MDBR Staff Writer Published 11 April 2018

Johnson & Johnson Vision Care has secured approval from the US Food and Drug Administration (FDA) for Acuvue Oasys contact lenses with transitions light intelligent technology.

Acuvue Oasys lens are claimed to be the first contact lens to integrate an additive that automatically darkens the lens when exposed to bright light.

The soft contact lenses are designed for daily use to correct the vision of people with non-diseased eyes who are nearsighted (myopia) or farsighted (hyperopia).

Acuvue Oasys contact lens can also be used by people with certain degrees of astigmatism, an abnormal curvature of the eye.

The contact lenses include a photochromic additive, which adjusts the amount of visible light filtered to the eye based on the amount of UV light to which they are exposed.
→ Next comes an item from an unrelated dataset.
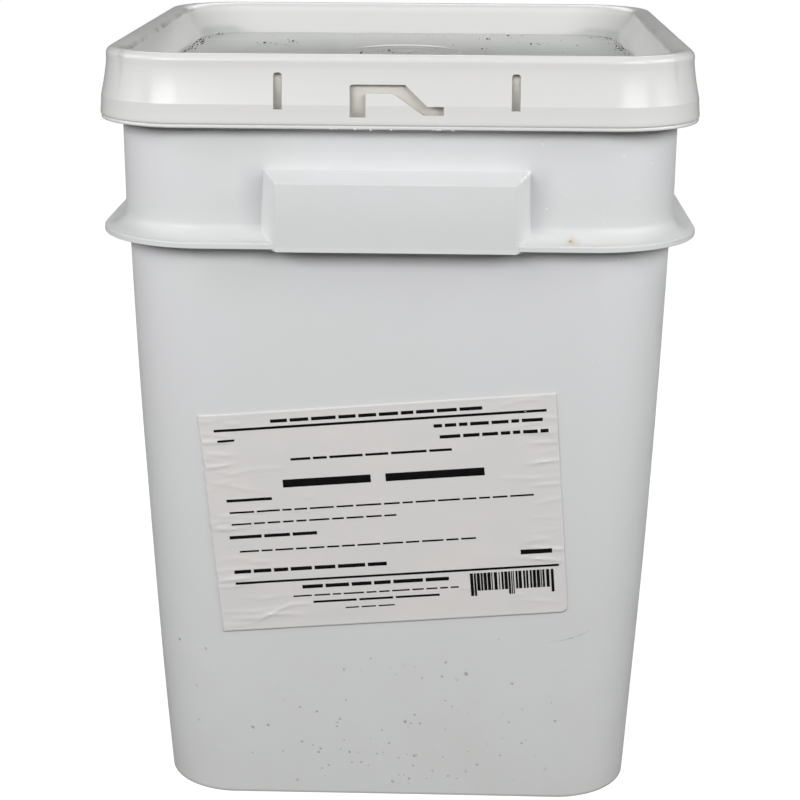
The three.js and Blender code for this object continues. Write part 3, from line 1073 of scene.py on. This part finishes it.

It helps in marginal darkening of lenses in bright sunlight, which automatically return to a regular tint when exposed to normal or dark lighting conditions.

The approval was based on a clinical study of 24 patients, which assessed daytime and nighttime driving performance while wearing the contact lenses.

Results of the trial showed that there was no evidence of concerns with either driving performance or vision while wearing the lenses.

According to FDA, the contact lenses are intended for daily wear for up to 14 days, and patients should not sleep in these lenses.

FDA's Center for Devices and Radiological Health ophthalmic, and ear, nose division director Malvina Eydelman said: "This contact lens is the first of its kind to incorporate the same technology that is used in eyeglasses that automatically darken in the sun.”

As per the Centers for Disease Control and Prevention, more than 40 million Americans were contact lens wearers, as of 2014.

The National Eye Institute at the National Institutes of Health figured that 42% of Americans aged 12 to 54 have myopia and 5% to 10% of all Americans have hyperopia.